SHANGHAI (Reuters) - Chinese bankers welcomed Beijing's decision to cut the level of reserves they must hold, hoping they can put the freed-up cash to profitable use, but struggling Chinese companies hoping it will mean more and cheaper loans are likely to be disappointed.
After a slew of gloomy economic data, the People's Bank of China (PBOC) cut banks' reserve requirement ratios (RRR) by 50 basis points on Wednesday, freeing up an estimated 600 billion yuan (S$129.34 billion) into the money supply.
New lending in December was lower than expected, and that was followed by a surprise shrinking in the factory sector in January and weakening data for the services industry, once a lonely bright spot in the world's second largest economy.
However, economists who spoke to Reuters viewed the RRR cut as a defensive attempt to offset the impact of capital flowing out of yuan assets as the currency slides against the dollar, not stimulative.
Government economists have publicly made similar statements. "Foreign exchange management is not an effective long-term liquidity tool, so you must use other delivery channels," said Ma Jun, central bank chief economist, in a commentary published by the official China Securities Journal Wednesday.
Lu Lei, head of the PBOC's research department, also played down the significance of the move, saying it was not a strong stimulus measure or a policy shift but an ordinary operation based on liquidity conditions, including a spike in demand for cash for the upcoming Chinese New Year holidays.
Bankers who spoke to Reuters said the move was not enough to encourage them to lend more, or lend more cheaply, given the dearth of demand from creditworthy borrowers, an assertion supported by independent surveys of Chinese executives.
"There are too few good clients if your bank is prioritising risk; indeed there are times when you have money, but you can't find ways to lend it out," said a loan officer from one of China's top five banks, who added that his bank frequently found itself with cash in hand and nobody worth lending to.
The move will mean more funds available for investment in higher-yielding money market products, analysts say, and some bankers said they might steer more credit to the safer state-owned enterprises (SOEs).
Chinese state-owned banks are often criticised for preferring to lend to SOEs regardless of their business prospects, because they are guaranteed by the government, which starves the more efficient private sector of capital.
The problem facing banks' loan officers is that smaller companies - both private and local-level SOEs - tend to be lighter on assets that can serve as collateral and their financial statements are less reliable.

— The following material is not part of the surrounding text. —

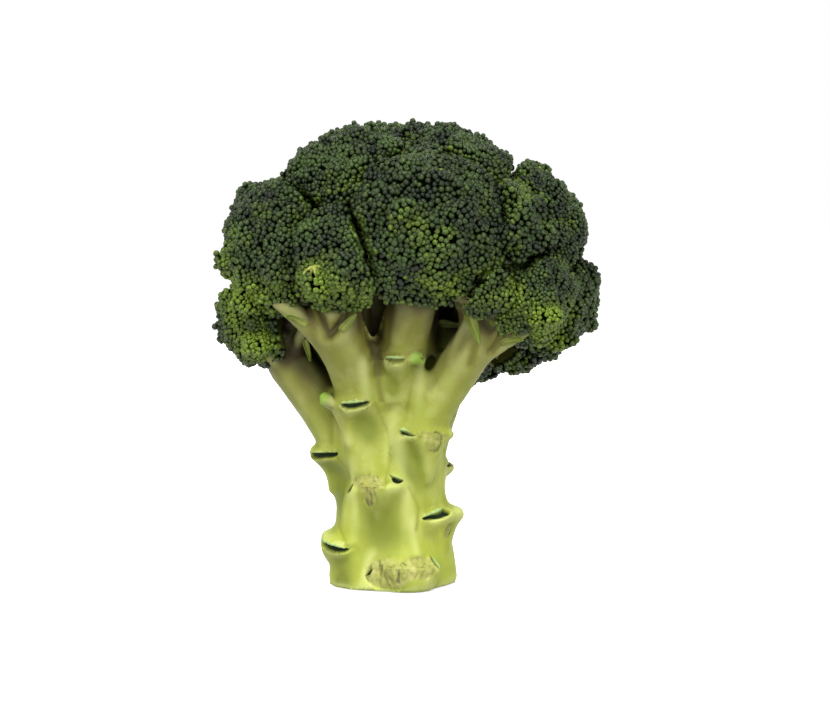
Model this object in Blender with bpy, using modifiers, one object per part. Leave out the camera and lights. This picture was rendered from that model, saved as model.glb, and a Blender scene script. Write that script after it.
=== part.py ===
"""A head of broccoli standing on its cut stalk, as picked: one pale stalk that divides into its
branches, and the green floret that each branch carries.

Metres, +Z up. The origin is the centre of the stalk's cut end, which is the flat face it stands on,
and the side with the broadest floret faces -Y.
"""

import math

import bmesh
import bpy
from mathutils import Matrix, Vector, geometry, noise

MM = 0.001
GOLDEN_ANGLE = math.radians(137.508)  # from one leaf, branch or bud to the next one up
GAP = 0.3 * MM  # between pieces that touch

# The stalk's trunk, as (height, radius) in mm. Its top tapers away inside the bundle of branches
TRUNK_PROFILE = (
    (-4, 25.0),
    (0, 24.6),
    (8, 23.6),
    (20, 21.8),
    (40, 20.6),
    (54, 20.0),
    (66, 17.0),
    (76, 12.0),
    (84, 6.0),
)
TRUNK_RINGS = 30
TRUNK_SIDES = 60
TRUNK_RIBS = 5
RIB_HEIGHT = 0.8 * MM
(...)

Also, for many lenders, especially smaller banks, the relaxation of the reserve requirement doesn't free up capital for loans because they still have to maintain a loan-to-deposit ratio of 75 per cent.
And in China's tightly controlled financial system, lending quotas set by the central bank are more significant determinants of loan volumes.
"For banks, the RRR reduction basically means they can convert some of the loss-making positions (PBOC pays 1.6 per cent p.a. on reserve vs banks' deposit cost of 2 percent or more) into bonds or interbank assets with 4-5 per cent yields," wrote Credit Suisse analysts Victor Wang and Steven Zhu in a research note, adding that the change alone could bump bank profits up 0.9 per cent in 2015. "However, (the) RRR cut has little to do with loan underwriting, which is controlled by PBOC's loan quota."
Economists believe more easing is in the pipeline, and the debate now is over timing and manner.
Since an RRR cut delivers cash, while the cuts to guidance lending rates risks squeezing profit margins, many bankers are hoping for the former, not the latter, said one loan officer. "From the bank's perspective, we hope they cut the reserve ratio again, but not interest rates!"